Aired in the early '90s, the 30-second spot paired Jackson with one of rockabilly's premier living players, Brian Setzer. Sound-checking for a fictional show, Setzer is interrupted by Jackson from the cheap seats. “Crunch that last chord! I'll show ya,” she shouts.

Seated in a rocking chair (befitting of her reputation as a sort of “rock 'n' roll granny”) Jackson takes Setzer on.

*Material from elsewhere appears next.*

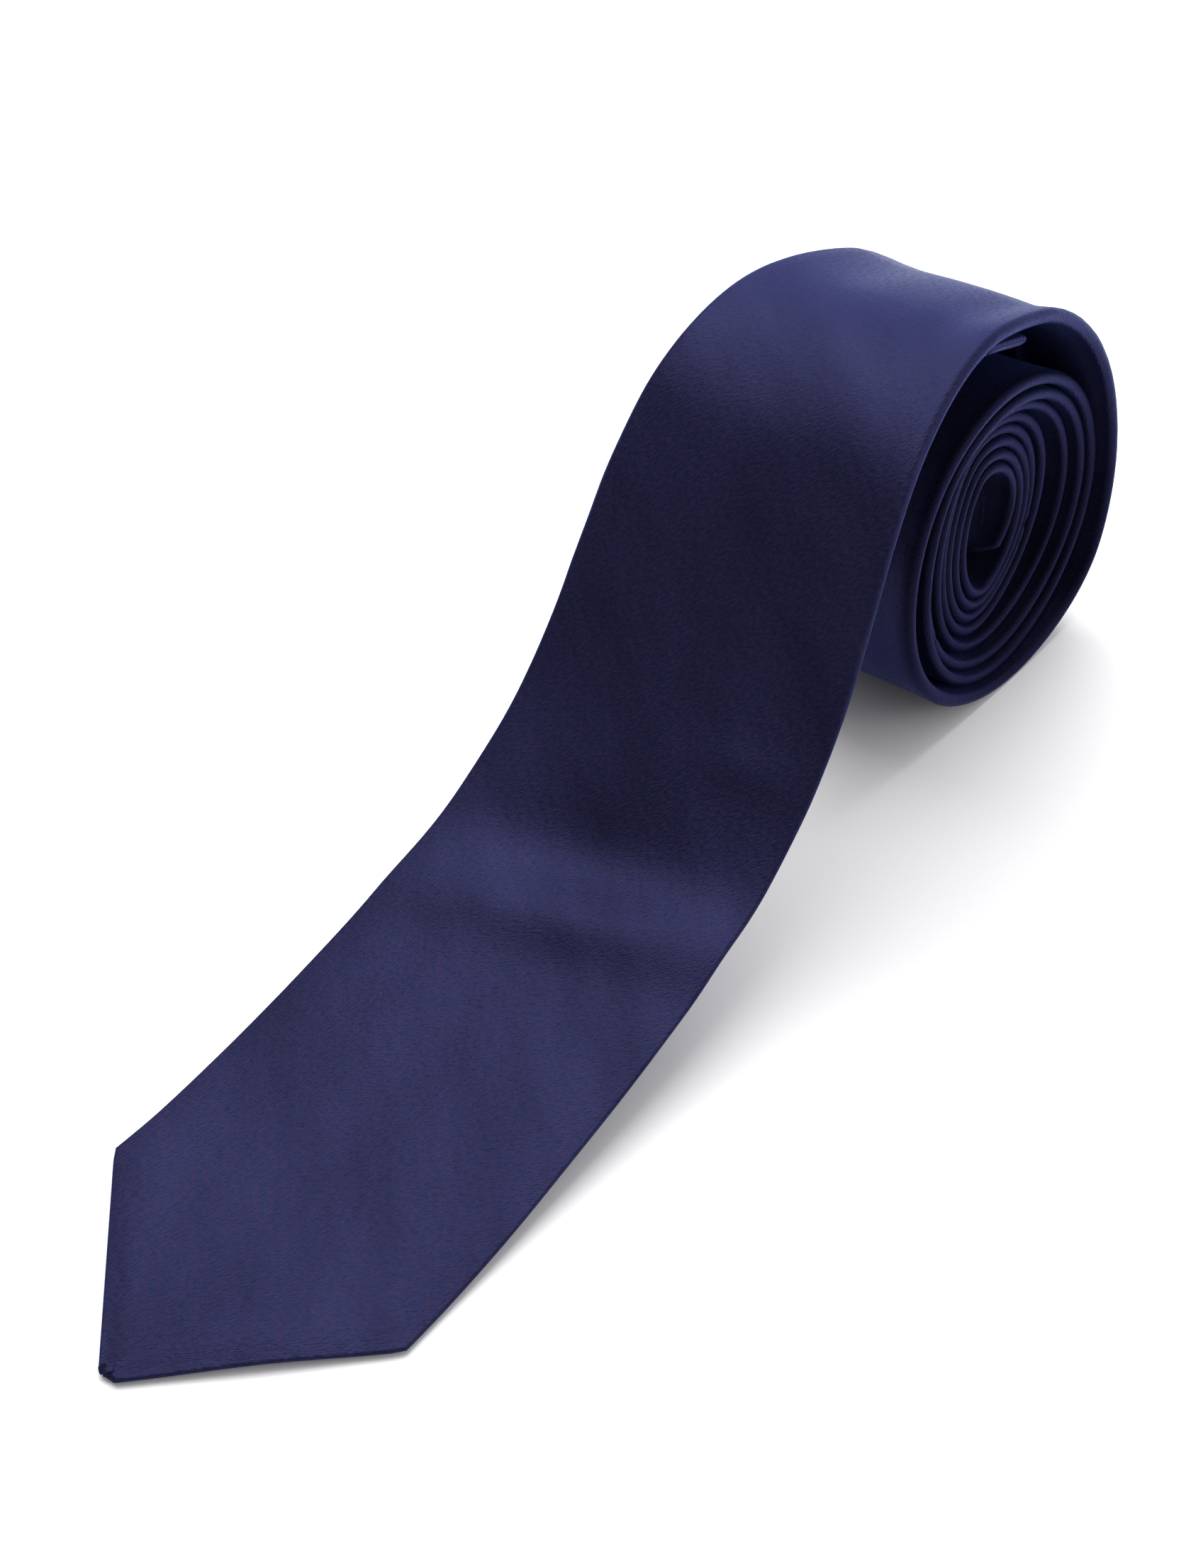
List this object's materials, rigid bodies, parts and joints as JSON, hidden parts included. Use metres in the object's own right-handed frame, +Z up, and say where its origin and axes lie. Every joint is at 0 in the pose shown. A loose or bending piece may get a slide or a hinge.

The ad's subsequent, Eddie Van Halen-esque backing track is obviously exaggerated, but it nonetheless points to Jackson's freewheeling, attitude-minded playing (“I've found that the faster I play, the more accurate I become,” she said in a 1990 interview.)

“You're pretty good!” Jackson says to Setzer with a mischievous smile. “Not!” 

Aside from the commercial, one of Jackson's breakout performances came a few years earlier, in 1988, on the WFMU radio show The Hound.

Jim Marshall, the show's host, described Jackson's performance as “some of the most vicious, nasty rock ’n’ roll guitar I’ve ever heard in my life.”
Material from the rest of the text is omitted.